Bringing together 26 case studies from six continents, this volume provides a unique resource that discusses, in considerable depth, the multifaceted matrix of natural and human-made disasters. It examines their bearing on the loss of human and productive capital; the conduct of national policies and the setting of national development priorities; and on the nature of international aid and bilateral assistance strategies and programs of donor countries. In order to ensure the efficacy and appropriateness of their support for disaster survivors, international agencies, humanitarian and disaster relief organizations, scholars, non-governmental organizations, and members of the global emergency management community need to have insight into best practices and lessons learned from various disasters across national and cultural boundaries.

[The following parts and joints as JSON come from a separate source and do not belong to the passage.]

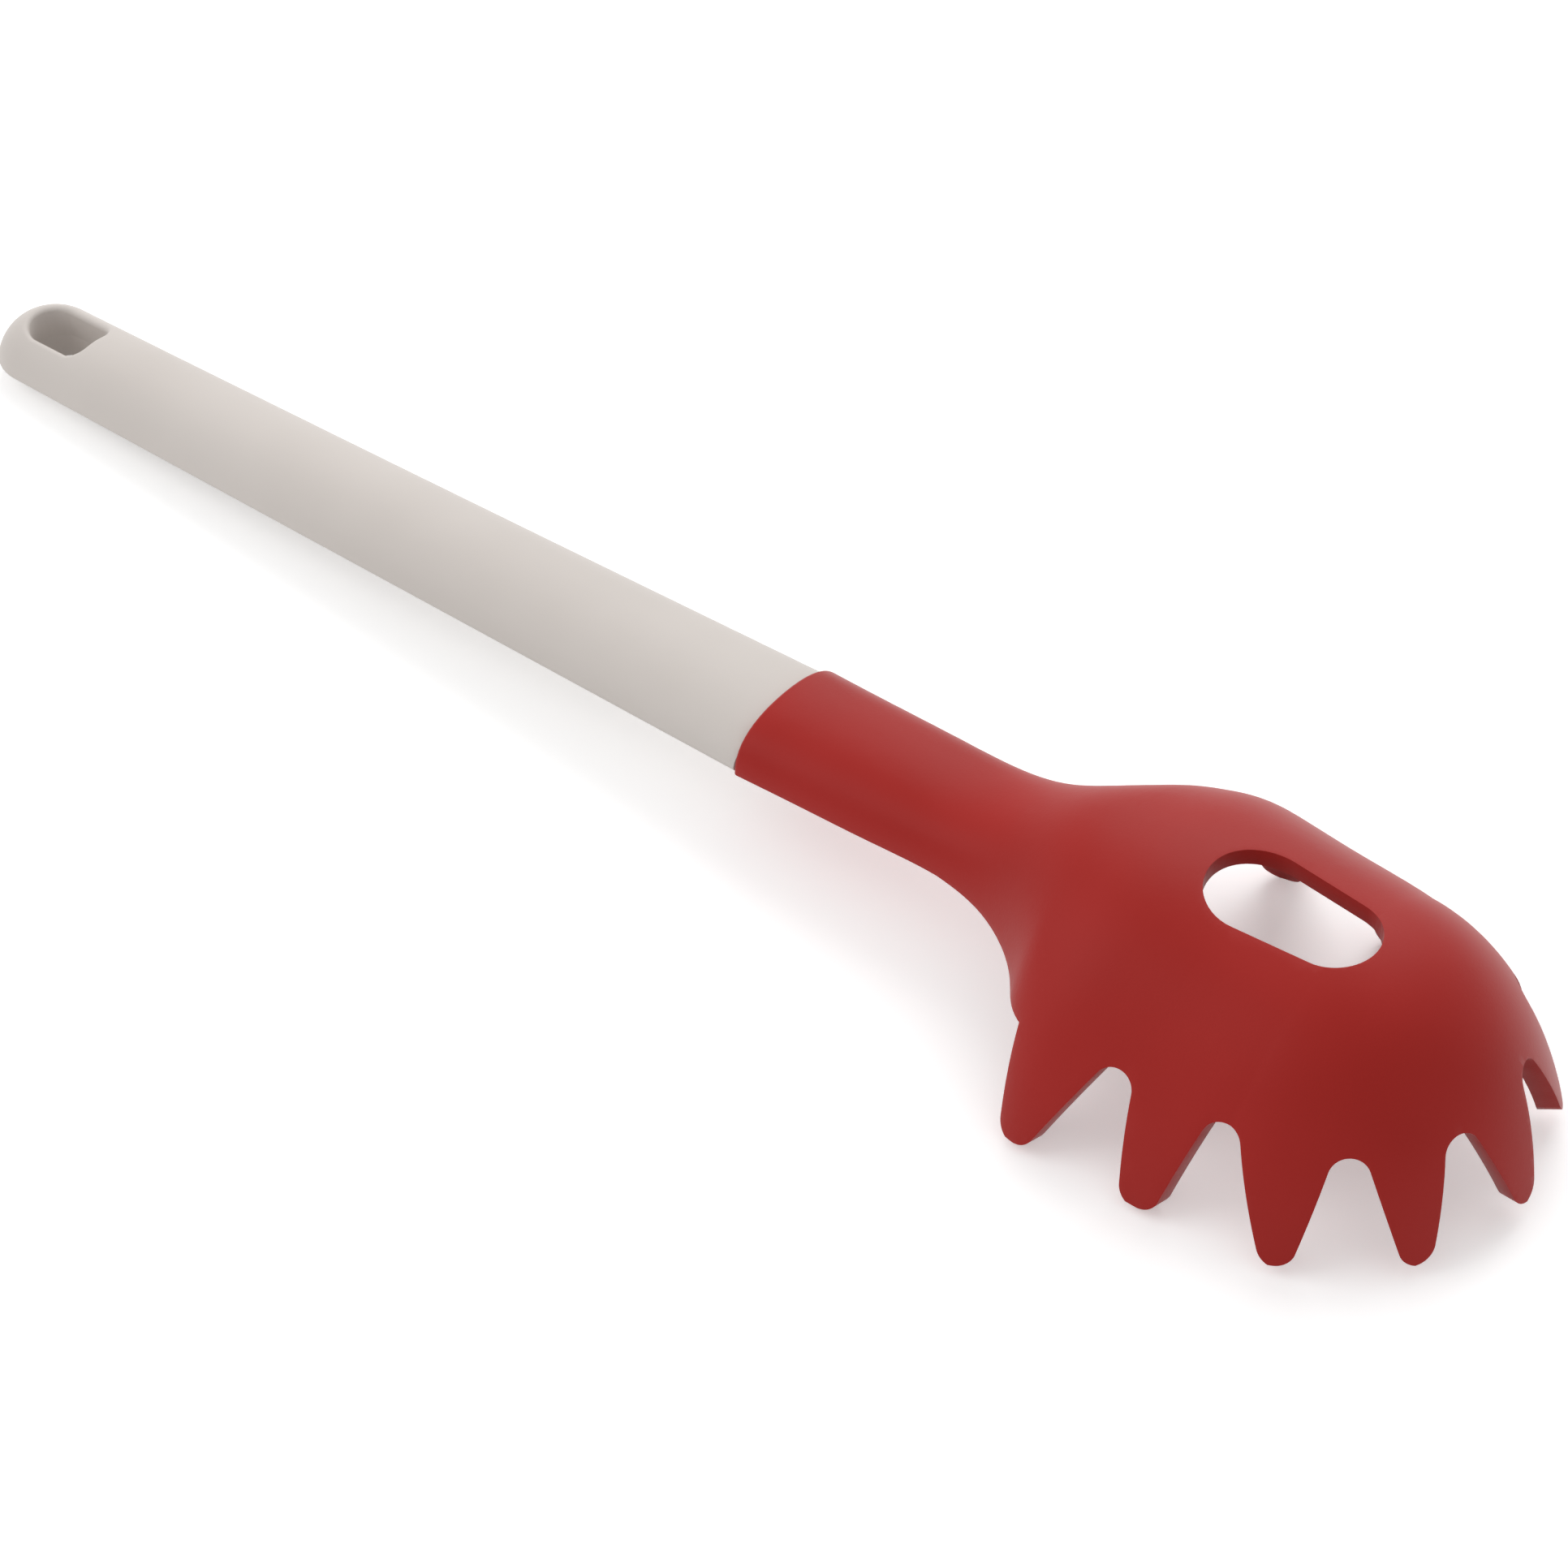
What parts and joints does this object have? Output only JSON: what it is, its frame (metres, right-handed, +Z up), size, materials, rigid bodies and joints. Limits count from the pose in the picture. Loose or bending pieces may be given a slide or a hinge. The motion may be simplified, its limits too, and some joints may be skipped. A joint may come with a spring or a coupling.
{
  "type": "pasta server",
  "caption": "Pasta server with a rounded scoop, a ring of tapered tines, a drain slot in the roof, and a long flat handle with a hanging hole.",
  "frame": {"origin": "on the table under the middle of the tool's length and width", "axes": "+X along the tool towards the front of the scoop, +Y across it, +Z up from the table"},
  "size_m": [0.2974, 0.0696, 0.0329],
  "materials": {
    "scoop_plastic": "satin",
    "handle_plastic": "satin"
  },
  "bodies": {
    "root": {"head": "scoop_plastic", "handle_shell": "handle_plastic", "handle_base": "handle_plastic"}
  },
  "joints": []
}
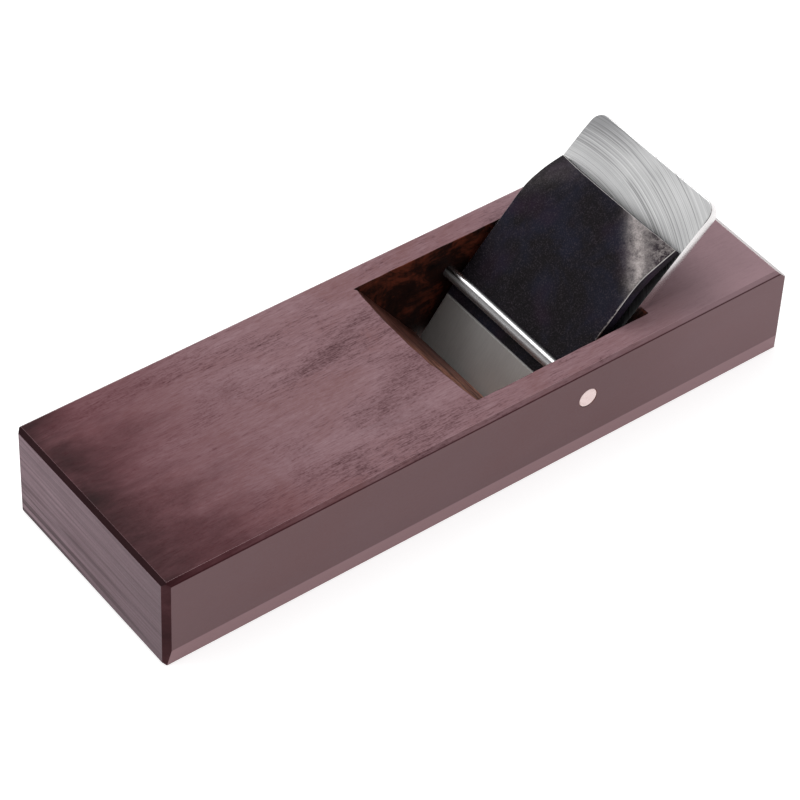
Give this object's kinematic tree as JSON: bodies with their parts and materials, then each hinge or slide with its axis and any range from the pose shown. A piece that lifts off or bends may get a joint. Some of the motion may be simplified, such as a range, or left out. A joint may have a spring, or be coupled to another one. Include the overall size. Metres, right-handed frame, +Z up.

The evidence obtained from the numerous case studies in this volume serves to build a worldwide community that is better informed about the cultural and traditional contexts of such disasters and better enabled to prepare for, respond to, and finally rebuild sustainable communities after disasters in different environments. The main themes of the case studies include:
• the need for community planning and emergency management to unite in order to achieve the mutual aim of creating a sustainable disaster-resilient community, coupled with the necessity to enact and implement appropriate laws, policies, and development regulations for disaster risk reduction;
• the need to develop a clear set of urban planning and urban design principles for improving the built environment’s capacities for disaster risk management through the integration of disaster risk reduction education into the curricula of colleges and universities;
• the need to engage the whole community to build inclusive governance structures as prerequisites for addressing climate change vulnerability and fostering resilience and sustainability.
Furthermore, the case studies explore the need to link the existence and value of scientific knowledge accumulated in various countries with decision-making in disaster risk management; and the relevance and transferability from one cultural context to another of the lessons learned in building institutional frameworks for whole community partnerships.